Task to carry out: Return, word for word, the lines from the line holding "Write part 2" through the line holding "2 + CLEARANCE, FORK_WIDTH))])". Include both end lines and no others.

Entries shown:
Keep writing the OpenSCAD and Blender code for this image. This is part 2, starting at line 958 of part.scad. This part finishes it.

==

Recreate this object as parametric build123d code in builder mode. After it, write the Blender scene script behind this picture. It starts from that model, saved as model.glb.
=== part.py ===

--

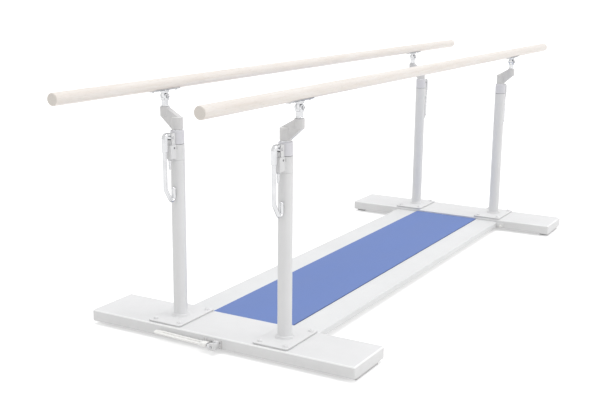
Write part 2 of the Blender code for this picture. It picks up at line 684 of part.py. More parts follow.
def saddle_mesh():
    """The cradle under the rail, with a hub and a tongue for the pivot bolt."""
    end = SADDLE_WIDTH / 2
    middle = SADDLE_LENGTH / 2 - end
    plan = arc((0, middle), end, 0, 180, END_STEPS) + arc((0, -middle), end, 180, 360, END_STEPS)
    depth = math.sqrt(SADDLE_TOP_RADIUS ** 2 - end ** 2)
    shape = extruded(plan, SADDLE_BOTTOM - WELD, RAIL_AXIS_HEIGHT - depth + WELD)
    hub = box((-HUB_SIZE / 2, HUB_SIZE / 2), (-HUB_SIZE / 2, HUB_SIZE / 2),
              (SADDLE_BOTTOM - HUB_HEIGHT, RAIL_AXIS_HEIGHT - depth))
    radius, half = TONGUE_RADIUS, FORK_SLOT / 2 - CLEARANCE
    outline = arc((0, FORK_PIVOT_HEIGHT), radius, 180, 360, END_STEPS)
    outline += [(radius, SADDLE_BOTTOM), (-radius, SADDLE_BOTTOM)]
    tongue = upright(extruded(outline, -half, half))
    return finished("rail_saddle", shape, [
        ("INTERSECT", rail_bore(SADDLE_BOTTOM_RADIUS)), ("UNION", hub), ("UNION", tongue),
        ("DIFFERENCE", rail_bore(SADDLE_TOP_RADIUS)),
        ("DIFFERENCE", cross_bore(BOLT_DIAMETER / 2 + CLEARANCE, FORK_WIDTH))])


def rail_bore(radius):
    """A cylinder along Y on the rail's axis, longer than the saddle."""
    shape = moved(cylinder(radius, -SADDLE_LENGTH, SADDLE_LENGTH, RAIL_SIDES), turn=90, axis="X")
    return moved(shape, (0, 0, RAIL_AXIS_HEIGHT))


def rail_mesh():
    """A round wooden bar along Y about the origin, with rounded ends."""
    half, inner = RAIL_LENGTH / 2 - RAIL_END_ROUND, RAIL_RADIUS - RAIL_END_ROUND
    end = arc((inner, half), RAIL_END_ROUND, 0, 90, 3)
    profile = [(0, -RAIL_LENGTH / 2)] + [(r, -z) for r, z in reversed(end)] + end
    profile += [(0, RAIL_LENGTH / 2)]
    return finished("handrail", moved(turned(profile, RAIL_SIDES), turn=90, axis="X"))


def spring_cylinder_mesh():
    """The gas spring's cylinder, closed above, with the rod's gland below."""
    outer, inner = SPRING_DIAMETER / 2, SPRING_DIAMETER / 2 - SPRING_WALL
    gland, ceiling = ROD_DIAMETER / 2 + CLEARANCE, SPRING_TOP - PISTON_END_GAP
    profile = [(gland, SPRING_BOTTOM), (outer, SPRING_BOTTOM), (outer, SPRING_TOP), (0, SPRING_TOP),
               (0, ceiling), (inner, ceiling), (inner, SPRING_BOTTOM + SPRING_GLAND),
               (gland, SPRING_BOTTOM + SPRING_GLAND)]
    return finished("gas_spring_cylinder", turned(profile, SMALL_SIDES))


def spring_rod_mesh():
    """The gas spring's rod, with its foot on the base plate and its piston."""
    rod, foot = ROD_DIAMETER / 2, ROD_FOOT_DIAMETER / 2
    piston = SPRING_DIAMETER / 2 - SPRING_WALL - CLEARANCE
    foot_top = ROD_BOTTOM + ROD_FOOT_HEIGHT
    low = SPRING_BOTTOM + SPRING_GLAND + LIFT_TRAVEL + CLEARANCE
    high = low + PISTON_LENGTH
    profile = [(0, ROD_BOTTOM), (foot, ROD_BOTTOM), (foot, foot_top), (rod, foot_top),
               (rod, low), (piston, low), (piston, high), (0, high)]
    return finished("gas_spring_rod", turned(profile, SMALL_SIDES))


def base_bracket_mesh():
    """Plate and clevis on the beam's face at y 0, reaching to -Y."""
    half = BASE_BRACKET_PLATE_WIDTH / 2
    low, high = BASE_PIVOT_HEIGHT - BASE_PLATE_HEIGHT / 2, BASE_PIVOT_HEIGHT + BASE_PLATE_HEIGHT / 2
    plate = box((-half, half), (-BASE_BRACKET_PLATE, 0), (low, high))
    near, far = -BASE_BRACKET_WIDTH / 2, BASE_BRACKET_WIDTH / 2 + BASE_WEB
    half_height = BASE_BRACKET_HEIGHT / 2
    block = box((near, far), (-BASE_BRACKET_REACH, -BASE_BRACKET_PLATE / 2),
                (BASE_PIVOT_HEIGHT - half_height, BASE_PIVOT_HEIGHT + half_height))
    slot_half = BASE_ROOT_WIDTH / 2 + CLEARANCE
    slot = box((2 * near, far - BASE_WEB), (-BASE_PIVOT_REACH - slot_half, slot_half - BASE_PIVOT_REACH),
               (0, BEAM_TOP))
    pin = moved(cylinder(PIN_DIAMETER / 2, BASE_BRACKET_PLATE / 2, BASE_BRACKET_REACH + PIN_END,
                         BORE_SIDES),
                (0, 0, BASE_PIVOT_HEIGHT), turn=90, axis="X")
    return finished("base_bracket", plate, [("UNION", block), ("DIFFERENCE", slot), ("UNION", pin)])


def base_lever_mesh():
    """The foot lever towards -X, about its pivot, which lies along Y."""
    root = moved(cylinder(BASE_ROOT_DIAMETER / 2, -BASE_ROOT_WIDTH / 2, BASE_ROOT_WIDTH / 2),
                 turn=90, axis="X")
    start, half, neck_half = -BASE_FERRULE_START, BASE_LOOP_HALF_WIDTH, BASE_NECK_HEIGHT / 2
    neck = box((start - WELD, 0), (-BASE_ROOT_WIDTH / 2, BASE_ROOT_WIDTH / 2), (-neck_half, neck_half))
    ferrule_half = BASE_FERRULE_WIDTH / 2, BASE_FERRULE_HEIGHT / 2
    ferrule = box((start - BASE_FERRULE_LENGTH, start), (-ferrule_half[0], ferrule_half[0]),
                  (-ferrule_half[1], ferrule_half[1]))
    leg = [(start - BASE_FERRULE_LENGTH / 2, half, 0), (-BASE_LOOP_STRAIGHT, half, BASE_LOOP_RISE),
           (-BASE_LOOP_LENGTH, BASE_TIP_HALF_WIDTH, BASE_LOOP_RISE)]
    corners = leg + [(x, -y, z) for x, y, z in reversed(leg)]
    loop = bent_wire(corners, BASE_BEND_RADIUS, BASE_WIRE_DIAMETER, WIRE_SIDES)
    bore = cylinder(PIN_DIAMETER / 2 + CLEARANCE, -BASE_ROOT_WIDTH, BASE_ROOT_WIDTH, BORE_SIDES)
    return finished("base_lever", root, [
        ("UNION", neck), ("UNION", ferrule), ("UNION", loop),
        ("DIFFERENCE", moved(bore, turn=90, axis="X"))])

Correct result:
Write part 2 of the Blender code for this picture. It picks up at line 684 of part.py. More parts follow.
def saddle_mesh():
    """The cradle under the rail, with a hub and a tongue for the pivot bolt."""
    end = SADDLE_WIDTH / 2
    middle = SADDLE_LENGTH / 2 - end
    plan = arc((0, middle), end, 0, 180, END_STEPS) + arc((0, -middle), end, 180, 360, END_STEPS)
    depth = math.sqrt(SADDLE_TOP_RADIUS ** 2 - end ** 2)
    shape = extruded(plan, SADDLE_BOTTOM - WELD, RAIL_AXIS_HEIGHT - depth + WELD)
    hub = box((-HUB_SIZE / 2, HUB_SIZE / 2), (-HUB_SIZE / 2, HUB_SIZE / 2),
              (SADDLE_BOTTOM - HUB_HEIGHT, RAIL_AXIS_HEIGHT - depth))
    radius, half = TONGUE_RADIUS, FORK_SLOT / 2 - CLEARANCE
    outline = arc((0, FORK_PIVOT_HEIGHT), radius, 180, 360, END_STEPS)
    outline += [(radius, SADDLE_BOTTOM), (-radius, SADDLE_BOTTOM)]
    tongue = upright(extruded(outline, -half, half))
    return finished("rail_saddle", shape, [
        ("INTERSECT", rail_bore(SADDLE_BOTTOM_RADIUS)), ("UNION", hub), ("UNION", tongue),
        ("DIFFERENCE", rail_bore(SADDLE_TOP_RADIUS)),
        ("DIFFERENCE", cross_bore(BOLT_DIAMETER / 2 + CLEARANCE, FORK_WIDTH))])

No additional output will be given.